On paper, this would mean that, since India imports oil from the Organisation of the Petroleum Exporting Countries (OPEC) block, lower prices in international markets would also bring down domestic oil prices. However, this effect is not proportional or immediate. Here is why:
Asian currencies, including the Rupee, are trading weaker against the US Dollar. With India being an importer and the bill being in dollars, the Rupee-Dollar difference may offset gains from lower oil prices.
The Price of West Texas Intermediate (WTI) crude has fallen. This is because the storage in Cushing (Oklahoma) in the US is full, and no more oil can be bought for storage while the demand has also fallen leaving stores untouched.
The supply of oil worldwide has continued to build. Even the recent deal by OPEC and other major oil-producing countries to reduce supply will not be fast enough, nor large enough, to drain the millions of barrels of unneeded crude present in the markets.
India largely imports Brent Crude from the OPEC block. Brent comes from the North Sea near Norway.
The spread between Nymex and Brent has widened as storage concerns are much more pronounced in the US as production facilities are landlocked. Compared to WTI crude, Brent prices are stable in the current situation (considering coronavirus).
Further, the Indian government regulates oil prices. This is done to off-set fiscal deficit against the subsidies given to state-run oil companies. As such, over the base price of oil, government taxes are applicable, which can increase the retail cost for consumers.
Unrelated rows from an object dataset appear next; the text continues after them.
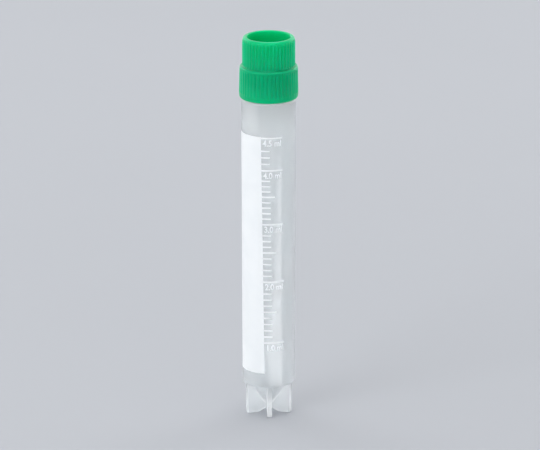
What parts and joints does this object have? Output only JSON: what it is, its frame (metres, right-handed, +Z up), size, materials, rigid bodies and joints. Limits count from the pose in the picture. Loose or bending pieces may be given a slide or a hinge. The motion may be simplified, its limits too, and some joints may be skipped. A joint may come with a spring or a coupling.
{
  "type": "cryovial",
  "caption": "Self-standing cryogenic storage vial: translucent graduated tube on a star foot, closed by a ribbed screw cap with an open recess for a colour insert.",
  "frame": {"origin": "on the vial's axis, on the surface that the star foot stands on", "axes": "+Z up along the tube towards the cap, -Y towards the viewer who reads the graduation"},
  "size_m": [0.0135, 0.0134, 0.0901],
  "materials": {
    "vial_plastic": "frosted translucent polypropylene with white print",
    "silicone": "smooth translucent silicone",
    "cap_plastic": "green moulded polyethylene, satin"
  },
  "bodies": {
    "tube": {"vial": "vial_plastic"},
    "seal": {"seal_ring": "silicone"},
    "cap": {"screw_cap": "cap_plastic"}
  },
  "joints": [
    {"name": "cap_lift", "type": "slide", "parent": "tube", "child": "seal", "axis": [0, 0, 1], "range_m": [0, 0.0075]},
    {"name": "cap_turn", "type": "hinge", "parent": "seal", "child": "cap", "pos_m": [0, 0, 0.083], "axis": [0, 0, 1], "range_deg": [0, 451]}
  ],
  "couplings": [
    {"joint": "cap_turn", "follows": "cap_lift", "rad_per_m": 1047.2}
  ]
}
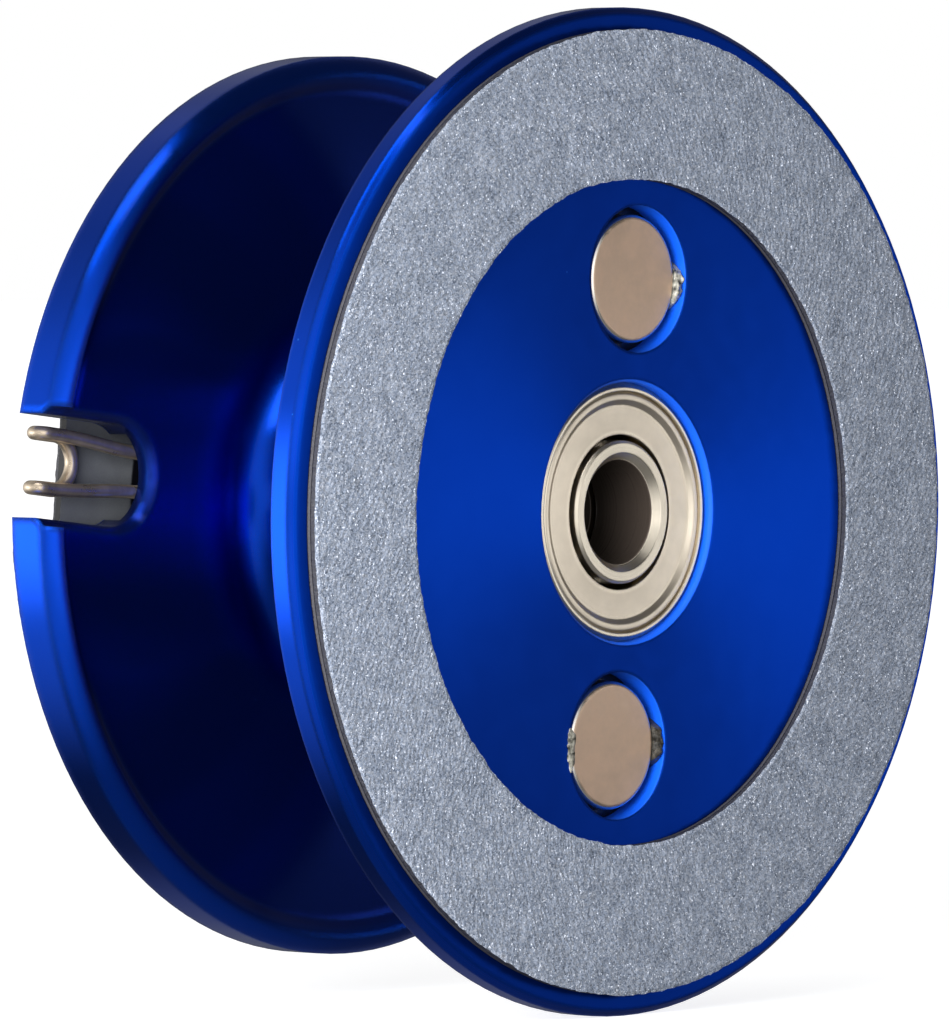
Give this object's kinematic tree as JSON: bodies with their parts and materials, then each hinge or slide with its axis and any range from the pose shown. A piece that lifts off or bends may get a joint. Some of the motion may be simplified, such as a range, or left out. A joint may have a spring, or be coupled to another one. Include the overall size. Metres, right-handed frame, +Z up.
{
  "type": "yo-yo line spool",
  "caption": "Twin-flange aluminium spool that spins on shielded ball bearings, with a grip ring, disc magnets and a slotted flange with a wire line keeper.",
  "frame": {"origin": "on the axle, half way between the outer faces of the two metal flanges, inside the through bore", "axes": "+Y along the axle from the wide flange (grip ring, magnets) towards the slotted flange; +Z up; the slot opens towards -X"},
  "size_m": [0.0582, 0.0259, 0.0582],
  "materials": {
    "anodised_blue": "blue anodised, satin, fine lathe marks",
    "race_steel": "ground, slightly warm",
    "shield_steel": "pressed sheet, satin",
    "spacer_steel": "blackened, dull",
    "ball_steel": "polished",
    "cage_brass": "machined",
    "grip_film": "gritty film with bright specks",
    "grip_foam": "foam adhesive, cut edge",
    "plate_steel": "grey, matt",
    "magnet_nickel": "nickel plated, slightly dull",
    "adhesive": "clear resin, glossy",
    "keeper_steel": "polished spring wire",
    "screw_steel": "dark"
  },
  "bodies": {
    "axle_core": {"near_inner_race": "race_steel", "far_inner_race": "race_steel", "bearing_spacer": "spacer_steel"},
    "spool": {"near_flange": "anodised_blue", "spool_core": "anodised_blue", "near_outer_race": "race_steel", "far_outer_race": "race_steel", "near_front_shield": "shield_steel", "near_back_shield": "shield_steel", "far_front_shield": "shield_steel", "far_back_shield": "shield_steel", "near_grip_ring": "grip_film", "near_grip_backing": "grip_foam", "far_grip_foam": "grip_foam", "far_backing_plate": "plate_steel", "far_grip_ring": "grip_film", "upper_magnet": "magnet_nickel", "lower_magnet": "magnet_nickel", "magnet_adhesive": "adhesive", "keeper_wire": "keeper_steel", "keeper_clamp": "plate_steel", "keeper_screws": "screw_steel"},
    "near_cage_set": {"near_cage": "cage_brass", "near_balls": "ball_steel"},
    "far_cage_set": {"far_cage": "cage_brass", "far_balls": "ball_steel"}
  },
  "joints": [
    {"name": "spool_spin", "type": "hinge", "parent": "axle_core", "child": "spool", "pos_m": [0, 0, 0], "axis": [0, 1, 0], "continuous": true},
    {"name": "near_cage_spin", "type": "hinge", "parent": "axle_core", "child": "near_cage_set", "pos_m": [0, 0, 0], "axis": [0, 1, 0], "continuous": true},
    {"name": "far_cage_spin", "type": "hinge", "parent": "axle_core", "child": "far_cage_set", "pos_m": [0, 0, 0], "axis": [0, 1, 0], "continuous": true}
  ],
  "couplings": [
    {"joint": "near_cage_spin", "follows": "spool_spin", "ratio": 0.6238},
    {"joint": "far_cage_spin", "follows": "spool_spin", "ratio": 0.6238}
  ]
}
With the current economic situation at a standstill and revenues at their lowest, the government may depend on lower oil prices to offset the difference. Thus, any benefit - even if extended to customers - would not be as drastic as the raw crude price fall.
Also Read: The crude dynamics for India
The most popular retailed oils in India – petrol, diesel and kerosene – are all refined oils. This means that an additional fee for processing, transportation, distribution and taxes are added to the retail cost. Thus, rather than the price for the raw commodities, the refining adds cost.
With the current fall in global oil prices coming on the back of economic upheaval, it is likely to continue. The situation may not improve any time soon.
As per analysts, this kind of market dislocations could recur in coming months because fuel supply will outweigh fuel demand for the foreseeable future. The worldwide oil consumption is roughly 100 million barrels a day, but consumption fell by 30 percent globally, or about 30 million bpd, beginning in early March.